The decision was made, but "the reality is that she didn't have any say in this one." Afterward, she also was faced with questions from her subordinates, who believed that she had been involved and who questioned her because when it was announced within the company that the acquisition was moving forward employees were told that the senior management team had agreed to it unanimously.

Such too-common situations can lead to enough internal conflict that company leaders will decide to bring in outside team-building experts of psychologists whose expertise is in corporate dynamics. "But the root case is not psychological," Frisch said.

Before explaining how to get at the root problems through restructuring, Frisch noted that team-building experts and psychologists can be helpful when the issues aren't actually process issues. How then can a leader tell when the issues really are psychological? "If they hate each other -- if they truly don't like each other as people or don't respect each other as people, you've got to fix that as a leader," he said of team dynamics.

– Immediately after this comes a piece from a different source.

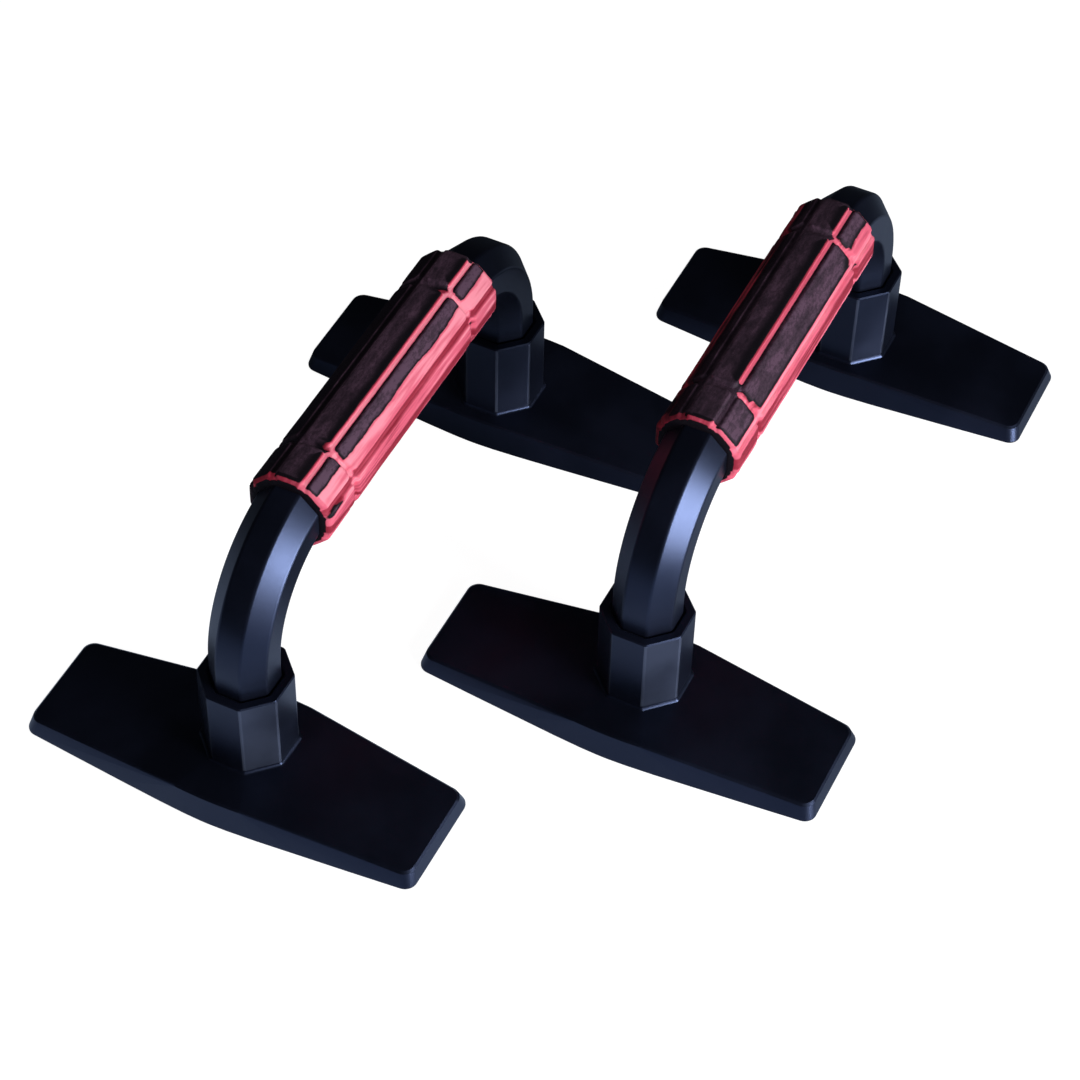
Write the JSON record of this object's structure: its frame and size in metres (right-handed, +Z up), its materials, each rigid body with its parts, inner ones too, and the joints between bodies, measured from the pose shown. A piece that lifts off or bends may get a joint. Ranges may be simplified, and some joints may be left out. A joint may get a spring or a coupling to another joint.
{
  "type": "parallette bar",
  "caption": "Low push-up stands with octagonal bent-tube handles, panelled foam grips and long feet on rubber pads.",
  "frame": {"origin": "On the floor, in the middle of the pair of stands", "axes": "+X along both handles towards the rear feet, +Y across from the right stand to the left stand, +Z up from the floor"},
  "size_m": [0.383, 0.2916, 0.1215],
  "materials": {
    "grip_foam": "closed-cell foam rubber, red mottled with black, raised panels with grooves between them",
    "core_steel": "plain drawn steel tube",
    "black_plastic": "moulded satin plastic, near black with a fine grain",
    "pad_rubber": "moulded rubber with a fine anti-slip relief"
  },
  "bodies": {
    "left_handle": {"left_grip": "grip_foam", "left_core_tube": "core_steel", "left_front_elbow": "black_plastic", "left_rear_elbow": "black_plastic"},
    "left_front_foot": {"left_front_foot": "black_plastic", "left_front_outer_pad": "pad_rubber", "left_front_inner_pad": "pad_rubber"},
    "left_rear_foot": {"left_rear_foot": "black_plastic", "left_rear_outer_pad": "pad_rubber", "left_rear_inner_pad": "pad_rubber"},
    "right_handle": {"right_grip": "grip_foam", "right_core_tube": "core_steel", "right_front_elbow": "black_plastic", "right_rear_elbow": "black_plastic"},
    "right_front_foot": {"right_front_foot": "black_plastic", "right_front_outer_pad": "pad_rubber", "right_front_inner_pad": "pad_rubber"},
    "right_rear_foot": {"right_rear_foot": "black_plastic", "right_rear_outer_pad": "pad_rubber", "right_rear_inner_pad": "pad_rubber"}
  },
  "joints": [
    {"name": "left_front_foot_pull", "type": "slide", "parent": "left_handle", "child": "left_front_foot", "axis": [0, 0, -1], "range_m": [0, 0.0435]},
    {"name": "left_rear_foot_pull", "type": "slide", "parent": "left_handle", "child": "left_rear_foot", "axis": [0, 0, -1], "range_m": [0, 0.0435]},
    {"name": "right_front_foot_pull", "type": "slide", "parent": "right_handle", "child": "right_front_foot", "axis": [0, 0, -1], "range_m": [0, 0.0435]},
    {"name": "right_rear_foot_pull", "type": "slide", "parent": "right_handle", "child": "right_rear_foot", "axis": [0, 0, -1], "range_m": [0, 0.0435]},
    {"name": "stand_spacing", "type": "slide", "parent": "left_handle", "child": "right_handle", "axis": [0, -1, 0], "range_m": [0, 0.35]}
  ]
}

But in the example he offered about the acquisition, the issue was clearly in the process, the question being at what point in the process should the concerns of corporate communications been raised, aired and processed. The answer is that has to happen early enough in the process for a full airing.

And that leads to the question of how best to structure decision-making teams. Frisch advocates for the creation of "portfolio teams" that sharpen their focus on issues important to the company that only they can resolve. What that looks like will vary depending on the company, but generally such teams will include a larger team that deals with more encompassing issues and decisions, and then smaller teams that focus in on specific aspects of the company. Portfolio teams can be permanent but there also should be temporary teams that take on specific one-time decisions. For instance, those can be created around a certain product that a company is developing and once that product is on the market the team can disband.

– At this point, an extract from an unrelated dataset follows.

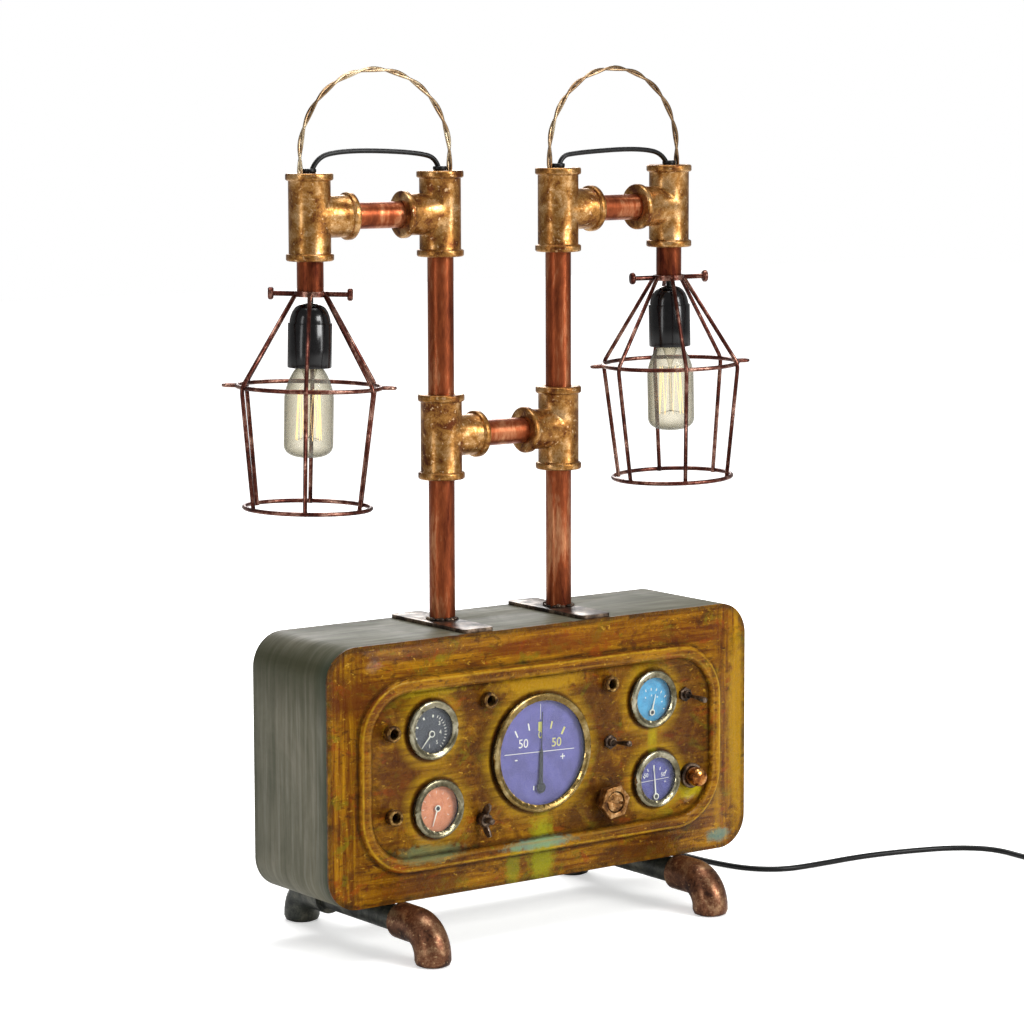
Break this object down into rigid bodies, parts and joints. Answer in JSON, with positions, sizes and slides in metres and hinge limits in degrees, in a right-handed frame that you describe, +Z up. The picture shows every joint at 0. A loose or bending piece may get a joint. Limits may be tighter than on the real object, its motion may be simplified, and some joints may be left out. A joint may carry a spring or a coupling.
{
  "type": "table lamp",
  "caption": "Caged bulbs on swinging pipe arms above an instrument case with gauges, toggle switches and pipe-elbow feet.",
  "frame": {"origin": "on the table, under the middle of the lamp's footprint, which is the middle of the case's width and depth", "axes": "+X to the right along the case seen from its front, +Y from the front panel to the back cover, +Z up"},
  "size_m": [0.9127, 0.4276, 0.7966],
  "materials": {
    "grey_green_paint": "brushed satin",
    "rust_paint": "brushed, streaked",
    "bare_steel": "satin",
    "dark_copper_pipe": "aged satin",
    "golden_brass": "brushed",
    "bezel_brass": "satin",
    "black_housing": "matte",
    "clear_lens": "gloss",
    "violet_paint": "matte",
    "black_paint": "matte",
    "salmon_paint": "matte",
    "blue_paint": "matte",
    "needle_black": "matte",
    "needle_pale": "matte",
    "twisted_brass": "aged",
    "black_rubber": "satin",
    "black_holder": "gloss",
    "steel_stem": "satin",
    "copper_wire": "aged",
    "bulb_cap_brass": "satin",
    "button_dark": "satin"
  },
  "bodies": {
    "lamp_body": {"case_shell": "grey_green_paint", "front_panel": "rust_paint", "back_cover": "grey_green_paint", "back_cover_screws": "bare_steel", "top_straps": "bare_steel", "frame_pipes": "dark_copper_pipe", "mid_tees": "golden_brass", "foot_elbows": "golden_brass", "foot_pipes": "dark_copper_pipe", "large_gauge_housing": "black_housing", "large_gauge_bezel": "bezel_brass", "large_gauge_lens": "clear_lens", "large_dial": "violet_paint", "small_gauge_housings": "black_housing", "small_gauge_bezels": "bezel_brass", "small_gauge_lenses": "clear_lens", "black_dial": "black_paint", "salmon_dial": "salmon_paint", "blue_dial": "blue_paint", "violet_dial": "violet_paint", "panel_bushes": "golden_brass", "switch_bodies": "bare_steel", "selector_nut": "golden_brass", "terminal_block": "black_housing", "cord_gland": "black_rubber", "mains_cord": "black_rubber", "mains_coil": "black_rubber", "mains_plug": "black_rubber"},
    "left_arm": {"left_arm_tees": "golden_brass", "left_arm_pipes": "dark_copper_pipe", "left_hoop": "twisted_brass", "left_jumper_lead": "black_rubber", "left_lamp_stem": "steel_stem", "left_lamp_holder": "black_holder"},
    "left_cage": {"left_cage": "copper_wire"},
    "left_bulb": {"left_bulb_glass": "clear_lens", "left_bulb_cap": "bulb_cap_brass"},
    "left_near_clamp": {"left_cage_near_screw": "steel_stem"},
    "left_far_clamp": {"left_cage_far_screw": "steel_stem"},
    "right_arm": {"right_arm_tees": "golden_brass", "right_arm_pipes": "dark_copper_pipe", "right_hoop": "twisted_brass", "right_jumper_lead": "black_rubber", "right_lamp_stem": "steel_stem", "right_lamp_holder": "black_holder"},
    "right_cage": {"right_cage": "copper_wire"},
    "right_bulb": {"right_bulb_glass": "clear_lens", "right_bulb_cap": "bulb_cap_brass"},
    "right_near_clamp": {"right_cage_near_screw": "steel_stem"},
    "right_far_clamp": {"right_cage_far_screw": "steel_stem"},
    "large_pointer": {"large_needle": "needle_black"},
    "black_pointer": {"black_needle": "needle_pale"},
    "salmon_pointer": {"salmon_needle": "needle_black"},
    "blue_pointer": {"blue_needle": "needle_black"},
    "violet_pointer": {"violet_needle": "needle_black"},
    "upper_toggle": {"upper_toggle_lever": "bare_steel"},
    "lower_toggle": {"lower_toggle_lever": "bare_steel"},
    "button": {"push_button": "button_dark"},
    "selector": {"selector_core": "golden_brass"},
    "wing_nut_body": {"wing_nut": "bare_steel"}
  },
  "joints": [
    {"name": "left_arm_swing", "type": "hinge", "parent": "lamp_body", "child": "left_arm", "pos_m": [-0.06725, 0.007, 0.6334], "axis": [0, 0, 1], "range_deg": [-75, 75]},
    {"name": "left_cage_turn", "type": "hinge", "parent": "left_arm", "child": "left_cage", "pos_m": [-0.20114, 0.01871, 0.5935], "axis": [0.0261, -0.0023, 0.9997], "continuous": true},
    {"name": "left_bulb_screw", "type": "hinge", "parent": "left_arm", "child": "left_bulb", "pos_m": [-0.20231, 0.01882, 0.54851], "axis": [0.0261, -0.0023, 0.9997], "range_deg": [0, 900]},
    {"name": "left_near_clamp_screw", "type": "hinge", "parent": "left_cage", "child": "left_near_clamp", "pos_m": [-0.17669, 0.00129, 0.59432], "axis": [0.8138, -0.5807, -0.0226], "range_deg": [0, 1080]},
    {"name": "left_far_clamp_screw", "type": "hinge", "parent": "left_cage", "child": "left_far_clamp", "pos_m": [-0.22551, 0.03613, 0.59568], "axis": [-0.8138, 0.5807, 0.0226], "range_deg": [0, 1080]},
    {"name": "right_arm_swing", "type": "hinge", "parent": "lamp_body", "child": "right_arm", "pos_m": [0.06725, 0.007, 0.6334], "axis": [0, 0, 1], "range_deg": [-75, 75]},
    {"name": "right_cage_turn", "type": "hinge", "parent": "right_arm", "child": "right_cage", "pos_m": [0.20163, 0.00935, 0.5935], "axis": [-0.0262, -0.0005, 0.9997], "continuous": true},
    {"name": "right_bulb_screw", "type": "hinge", "parent": "right_arm", "child": "right_bulb", "pos_m": [0.20281, 0.00937, 0.54851], "axis": [-0.0262, -0.0005, 0.9997], "range_deg": [0, 900]},
    {"name": "right_near_clamp_screw", "type": "hinge", "parent": "right_cage", "child": "right_near_clamp", "pos_m": [0.17454, 0.02231, 0.5943], "axis": [-0.9015, 0.4321, -0.0234], "range_deg": [0, 1080]},
    {"name": "right_far_clamp_screw", "type": "hinge", "parent": "right_cage", "child": "right_far_clamp", "pos_m": [0.22864, -0.00362, 0.5957], "axis": [0.9015, -0.4321, 0.0234], "range_deg": [0, 1080]},
    {"name": "large_pointer_turn", "type": "hinge", "parent": "lamp_body", "child": "large_pointer", "pos_m": [-0.006, -0.057, 0.135], "axis": [0, 1, 0], "range_deg": [-32, 28]},
    {"name": "black_pointer_turn", "type": "hinge", "parent": "lamp_body", "child": "black_pointer", "pos_m": [-0.1285, -0.057, 0.1995], "axis": [0, 1, 0], "range_deg": [0, 265]},
    {"name": "salmon_pointer_turn", "type": "hinge", "parent": "lamp_body", "child": "salmon_pointer", "pos_m": [-0.1225, -0.057, 0.1305], "axis": [0, 1, 0], "range_deg": [0, 300]},
    {"name": "blue_pointer_turn", "type": "hinge", "parent": "lamp_body", "child": "blue_pointer", "pos_m": [0.125, -0.057, 0.191], "axis": [0, 1, 0], "range_deg": [-62, 32]},
    {"name": "violet_pointer_turn", "type": "hinge", "parent": "lamp_body", "child": "violet_pointer", "pos_m": [0.13, -0.057, 0.1097], "axis": [0, 1, 0], "range_deg": [-40, 49]},
    {"name": "upper_toggle_tip", "type": "hinge", "parent": "lamp_body", "child": "upper_toggle", "pos_m": [0.165, -0.0649, 0.204], "axis": [1, 0, 0], "range_deg": [-18, 0]},
    {"name": "lower_toggle_tip", "type": "hinge", "parent": "lamp_body", "child": "lower_toggle", "pos_m": [0.075, -0.0649, 0.1685], "axis": [1, 0, 0], "range_deg": [0, 18]},
    {"name": "button_press", "type": "slide", "parent": "lamp_body", "child": "button", "axis": [0, 1, 0], "range_m": [0, 0.005], "stiffness_N_per_m": 300, "springref_m": -0.002},
    {"name": "selector_turn", "type": "hinge", "parent": "lamp_body", "child": "selector", "pos_m": [0.0725, -0.067, 0.1135], "axis": [0, 1, 0], "range_deg": [0, 90]},
    {"name": "wing_nut_turn", "type": "hinge", "parent": "lamp_body", "child": "wing_nut_body", "pos_m": [-0.073, -0.067, 0.1145], "axis": [0, 1, 0], "range_deg": [-1080, 0]}
  ]
}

Ideally, Frisch recommends a couple of permanent teams within an organizational chart and "a lot of transitional teams" that do their work and then are no longer necessary. The company leader -- "the boss," as Frisch called that person -- should begin the reconfiguring process by giving a lot of thought to developing teams that best fit that person's individual style of leadership. After that, it's important to speak candidly and explicitly to the executive team so that they all understand why the changes are being made and how the company will be managed in the future, with that team refocused on the work that only they can do within the company.

For instance, departmental leaders who may have been on previous executive teams may not need to have a voice in the decisions they've previously thought they were involved in, but in reality actually were not. The fact that they were in the past may well have meant that a lot of time was spent hearing out their concerns at meetings while those with a larger grasp of the issues and a bigger stake in the process stayed silent because they knew as members of the kitchen cabinet they'd have the CEO's ear privately.

Rather than pretending that everyone always has equal say, company leadership should be honest that those with more employees in their groups will at times have a larger say and that their votes will count more. "They act like we're all for one, we're all for one, Kumbaya, but in some decisions we want people to have more weight than others."

Frisch said that he realizes the ideas in his book and the emphasis of his consulting work will run counter to what many organizations steadfastly believe about themselves. He seems to relish that idea, saying with a big smile: "I think we have an interesting, compelling contrarian idea that hasn't been talked about before."